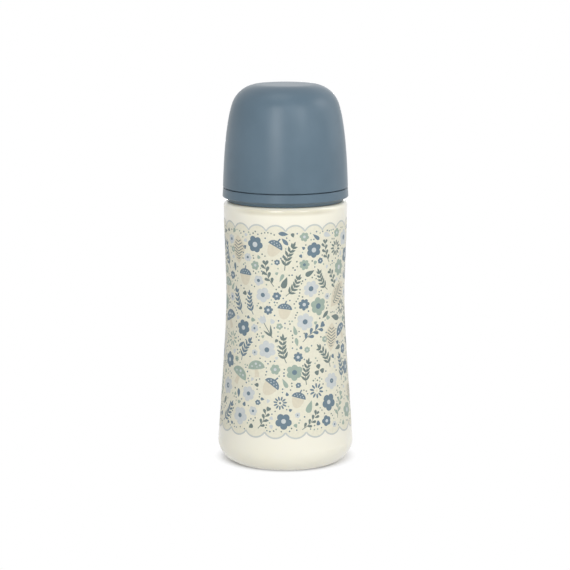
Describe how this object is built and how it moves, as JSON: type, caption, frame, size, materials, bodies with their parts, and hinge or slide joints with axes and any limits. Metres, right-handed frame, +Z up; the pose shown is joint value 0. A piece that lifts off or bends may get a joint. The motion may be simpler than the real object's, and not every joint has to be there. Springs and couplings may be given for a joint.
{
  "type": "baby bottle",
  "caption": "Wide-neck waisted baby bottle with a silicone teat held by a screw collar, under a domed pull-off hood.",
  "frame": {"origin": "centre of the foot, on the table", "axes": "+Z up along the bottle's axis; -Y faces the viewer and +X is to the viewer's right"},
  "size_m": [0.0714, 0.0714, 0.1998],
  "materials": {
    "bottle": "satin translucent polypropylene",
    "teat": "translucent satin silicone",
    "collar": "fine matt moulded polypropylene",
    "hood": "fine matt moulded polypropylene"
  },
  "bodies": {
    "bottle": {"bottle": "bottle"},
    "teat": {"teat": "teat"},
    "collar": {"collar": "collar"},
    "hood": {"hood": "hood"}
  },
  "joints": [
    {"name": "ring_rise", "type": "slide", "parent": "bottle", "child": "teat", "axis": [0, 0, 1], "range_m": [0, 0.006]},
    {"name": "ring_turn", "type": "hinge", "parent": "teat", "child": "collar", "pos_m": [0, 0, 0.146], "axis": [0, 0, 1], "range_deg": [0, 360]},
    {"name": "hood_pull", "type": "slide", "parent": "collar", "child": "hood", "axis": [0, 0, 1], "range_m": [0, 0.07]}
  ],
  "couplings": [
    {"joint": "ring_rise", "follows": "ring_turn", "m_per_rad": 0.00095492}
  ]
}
|---|
● TO DO
Recopy all the lines exactly as they appear.

● EXERCISE RESULT
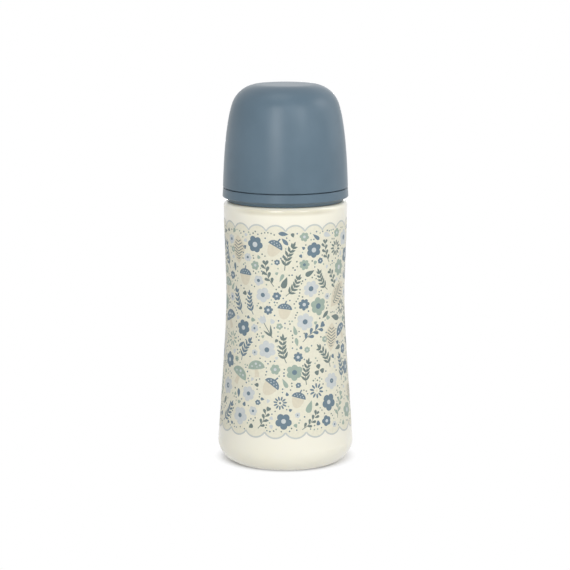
Describe how this object is built and how it moves, as JSON: type, caption, frame, size, materials, bodies with their parts, and hinge or slide joints with axes and any limits. Metres, right-handed frame, +Z up; the pose shown is joint value 0. A piece that lifts off or bends may get a joint. The motion may be simpler than the real object's, and not every joint has to be there. Springs and couplings may be given for a joint.
{
  "type": "baby bottle",
  "caption": "Wide-neck waisted baby bottle with a silicone teat held by a screw collar, under a domed pull-off hood.",
  "frame": {"origin": "centre of the foot, on the table", "axes": "+Z up along the bottle's axis; -Y faces the viewer and +X is to the viewer's right"},
  "size_m": [0.0714, 0.0714, 0.1998],
  "materials": {
    "bottle": "satin translucent polypropylene",
    "teat": "translucent satin silicone",
    "collar": "fine matt moulded polypropylene",
    "hood": "fine matt moulded polypropylene"
  },
  "bodies": {
    "bottle": {"bottle": "bottle"},
    "teat": {"teat": "teat"},
    "collar": {"collar": "collar"},
    "hood": {"hood": "hood"}
  },
  "joints": [
    {"name": "ring_rise", "type": "slide", "parent": "bottle", "child": "teat", "axis": [0, 0, 1], "range_m": [0, 0.006]},
    {"name": "ring_turn", "type": "hinge", "parent": "teat", "child": "collar", "pos_m": [0, 0, 0.146], "axis": [0, 0, 1], "range_deg": [0, 360]},
    {"name": "hood_pull", "type": "slide", "parent": "collar", "child": "hood", "axis": [0, 0, 1], "range_m": [0, 0.07]}
  ],
  "couplings": [
    {"joint": "ring_rise", "follows": "ring_turn", "m_per_rad": 0.00095492}
  ]
}